Faucigny – François et Jeanne Allard, désormais Justes


Le 6 août a été remis à titre posthume le diplôme et la médaille des Justes parmi les nations aux Mégevans François et Jeanne Olga Allard.

 

 

 

Viviane Gumpel : « Pour ma mère, Megève ça a été des moments de bonheur »
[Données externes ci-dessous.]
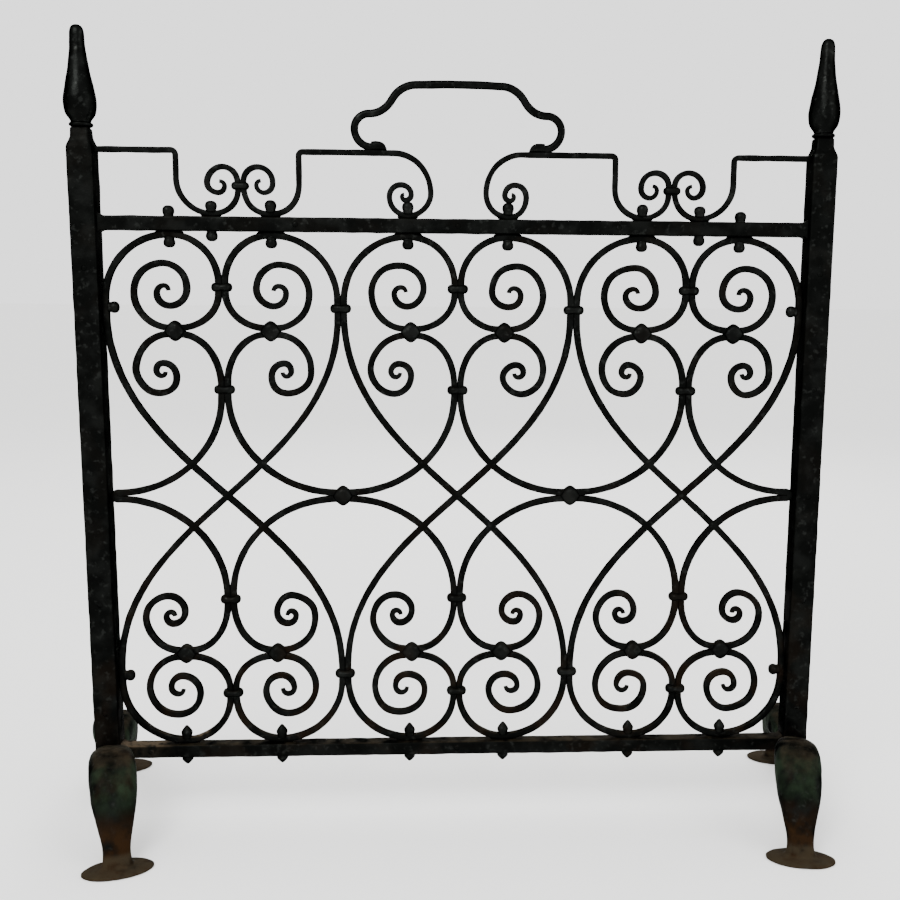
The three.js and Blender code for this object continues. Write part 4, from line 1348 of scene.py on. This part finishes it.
class FIRESCREEN_OT_studs(bpy.types.Operator):
    """Set the ball-headed studs, the saddles round them and the flush pins"""

    bl_idname = "fire_screen.studs"
    bl_label = "Studs and pins"

    def execute(self, context):
        knobs, acorns = stud_places()
        knob = turned_shape("knob_shape", KNOB_OUTLINE, 24)
        make_shapes("knob_studs", knob, knobs, "collar_iron")
        acorn = turned_shape("acorn_shape", ACORN_OUTLINE, 24)
        make_shapes("acorn_studs", acorn, acorns, "collar_iron")
        saddle = turned_shape("saddle_shape", SADDLE_OUTLINE, 20)
        make_shapes("stud_saddles", saddle, saddle_places(), "scroll_iron")
        pin = turned_shape("pin_shape", PIN_OUTLINE, 16)
        make_shapes("flush_pins", pin, pin_places(), "frame_iron")
        return {"FINISHED"}


class FIRESCREEN_OT_handle(bpy.types.Operator):
    """Bend the carrying handle and flatten its feet"""

    bl_idname = "fire_screen.handle"
    bl_label = "Handle"

    def execute(self, context):
        make_handle()
        return {"FINISHED"}


OPERATORS = (
    FIRESCREEN_OT_stage,
    FIRESCREEN_OT_posts,
    FIRESCREEN_OT_finials,
    FIRESCREEN_OT_legs,
    FIRESCREEN_OT_rails,
    FIRESCREEN_OT_scrolls,
    FIRESCREEN_OT_cresting,
    FIRESCREEN_OT_collars,
    FIRESCREEN_OT_studs,
    FIRESCREEN_OT_handle,
)


class FIRESCREEN_PT_panel(bpy.types.Panel):
    """Lists the pieces of the fire screen and the sizes and colours they use"""

    bl_idname = "FIRESCREEN_PT_panel"
    bl_label = "Fire Screen"
    bl_space_type = "VIEW_3D"
    bl_region_type = "UI"
    bl_category = "Fire Screen"

    def draw(self, context):
        for settings in (context.scene.screen_sizes, context.scene.screen_finish):
            for key in settings.__annotations__:
                self.layout.prop(settings, key)
        for operator in OPERATORS:
            self.layout.operator(operator.bl_idname)


CLASSES = (ScreenSizes, ScreenFinish, *OPERATORS, FIRESCREEN_PT_panel)


def register():
    for cls in CLASSES:
        bpy.utils.register_class(cls)
    bpy.types.Scene.screen_sizes = bpy.props.PointerProperty(type=ScreenSizes)
    bpy.types.Scene.screen_finish = bpy.props.PointerProperty(type=ScreenFinish)


def unregister():
    del bpy.types.Scene.screen_finish
    del bpy.types.Scene.screen_sizes
    for cls in reversed(CLASSES):
        bpy.utils.unregister_class(cls)


def main():
    register()
    for operator in OPERATORS:
        group, name = operator.bl_idname.split(".")
        getattr(getattr(bpy.ops, group), name)()


if __name__ == "__main__":
    main()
Pendant la guerre, ils avaient caché et sauvé des juifs, Jurgen Goldschmidt et la famille Gumpel. Les enfants Allard Carmen, Arlette et Félix étaient présents. Et se souviennent.
Ce sont peut-être des héros, mais sans le savoir », hasarde Félix, l’un des trois enfants Allard. Félix, Arlette et Carmen sont d’accord pourtant sur un point : cacher des juifs chez eux pendant la Seconde Guerre mondiale, « je crois que c’était spontané, naturel. Ils n’ont pas trop cherché à comprendre »« Mon père avait fait la guerre de 14, poursuit Félix, il avait été trépané, y a perdu deux frères, a reçu la croix de guerre et la médaille militaire. Il savait ce qu’était la guerre, et ce qu’étaient les Allemands à ce moment-là ! »
« Ils ont pris des risques terribles »
Félix avait, en 1940, 6 ans, Arlette 7 ans et demi, Carmen 9 ans. Ils témoignent de ce qu’était Megève alors. Une sorte de havre étrange, ni hors de la guerre, ni totalement touchée de plein fouet. « On avait bien conscience même à notre âge qu’ils se passait des choses bizarres. Même si la ville n’était pas bombardée, si on ne mourait pas de faim car ceux qui avaient un jardin avait de quoi se nourrir », conte Carmen, « les Allemands avaient réquisitionné un hôtel en ville, mais c’était des Allemands d’un certain âge, venus après l’occupation italienne fin 43. Ils attendaient plutôt que la guerre se termine. Mais il y avait aussi des pilotes en attente de partir sur le front russe, une ferme où se cachaient des rabbins… » Les pilotes essaient de se casser une jambe au ski pour éviter Léningrad, et Jurgen, jeune juif en fuite hébergé arrive, habitué au rationnement de pain.
« On a fait cuire des pommes de terre, qui étaient très bonnes. Habituellement on en mangeait deux ou trois. Il en a mangé seize ! » , éclate de rire la fratrie.
C’est une émission à la télé sur les Justes qui a fait « tilt », il y a quelques années. « On a cherché puis trouvé Danielle Gumpel, conçue à Megève mais née à Bordeaux, qui nous a mis en contact avec Viviane. On lui a tout de suite téléphoné. On s’est tous retrouvé instantanément sur un pied d’égalité ».
À rebours, bien sûr, les trois enfants le savent, « nos parents ont pris des risques terribles et ils en étaient conscients, maman avait même fourni une fausse carte d’identité à Viviane ».
De quoi justifier leur reconnaissance par le mémorial de Yad Vashem : « qui sauve une vie sauve l’univers tout entier ».

DAVID GOSSART

Le Messager

Jurgen Goldschmidt : « Je vivais dans la peur »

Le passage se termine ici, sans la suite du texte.